The flowers are lovely scattered over eggs, salads, open sandwiches, bruschetta, steamed veg, a bagel with cream cheese and more. Add flowers to plain vinegar and infuse for a month for an excellent salad dressing, and dehydrate a bunch of the flowers while they’re in abundance. They have a less pungent onion flavour than the rest of the plant, so they’re great for adding just a hint to a dish.

You can also pickle or ferment the flower buds and use them a bit like mild oniony capers. We fermented some in a 2% brine for 5 days, and then preserved them in a basic pickling solution (1 cup vinegar, 1 cup water, 1/2 cup sugar; boiled, cooled) with some mustard seeds and a bay leaf. They’re kept in the fridge and make a great addition to Yum Bowls, salads and sandwiches.
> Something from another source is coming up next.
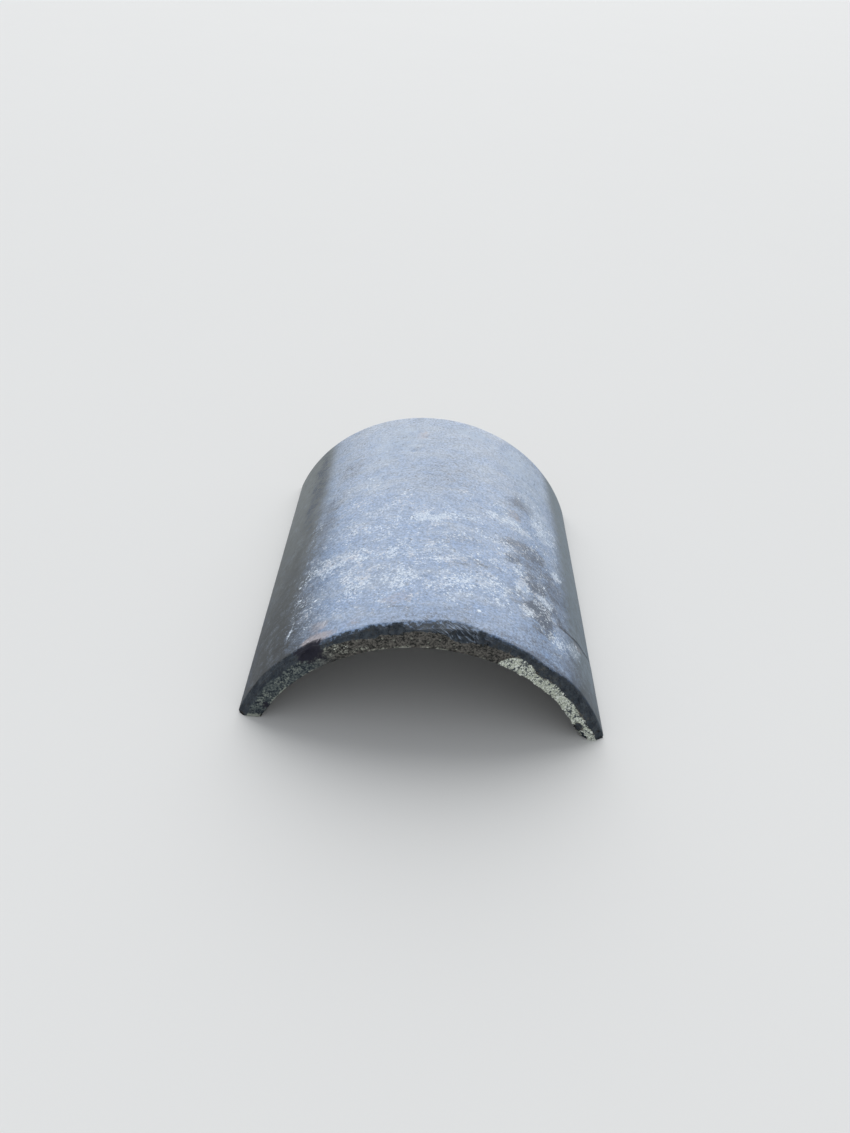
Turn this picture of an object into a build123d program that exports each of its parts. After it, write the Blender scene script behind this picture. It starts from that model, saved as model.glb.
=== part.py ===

At other times, we’ll skip the pickling bit, and just leave them fermented: over time, they develop some amazingly complex flavours.


Once flowers have been pollinated, the petals slowly close around swelling seedpods. As they reach their biggest size, they pull the flower heads down, making the stalks bend almost to the ground (making seed dispersal a piece of cake – just drop and grow!). This makes them easy to spot, and harvesting them is a simple matter of tugging each seedpod til it’s stalklet snaps.

If you catch them before complete maturity, the seeds will still be tender and white. These make the most excellent ‘Pearl onion’ pickles we’ve ever had. You can follow the recipe here to make your own.

If you leave the seedheads to reach full maturity, the seeds turn black and harden slightly. If you can capture a heap of these and separate them from their seedheads, they make excellent oniony seasoning to add to focaccias, hard boiled eggs and open sandwiches.

So next time you’re out walking and you notice a lush green patch of grass, check to see if it’s three-cornered leek, and take home a bunch. You’ll be helping slow the spread of an invasive weed; cutting an item off your grocery list; and building a connection to the land you live on. What a great way to use edges and value the marginal!

Permaculture Principle 2: Catch & store energy; 3: Obtain a yield; 10: Use and value diversity; 11: Use edges and value the marginal.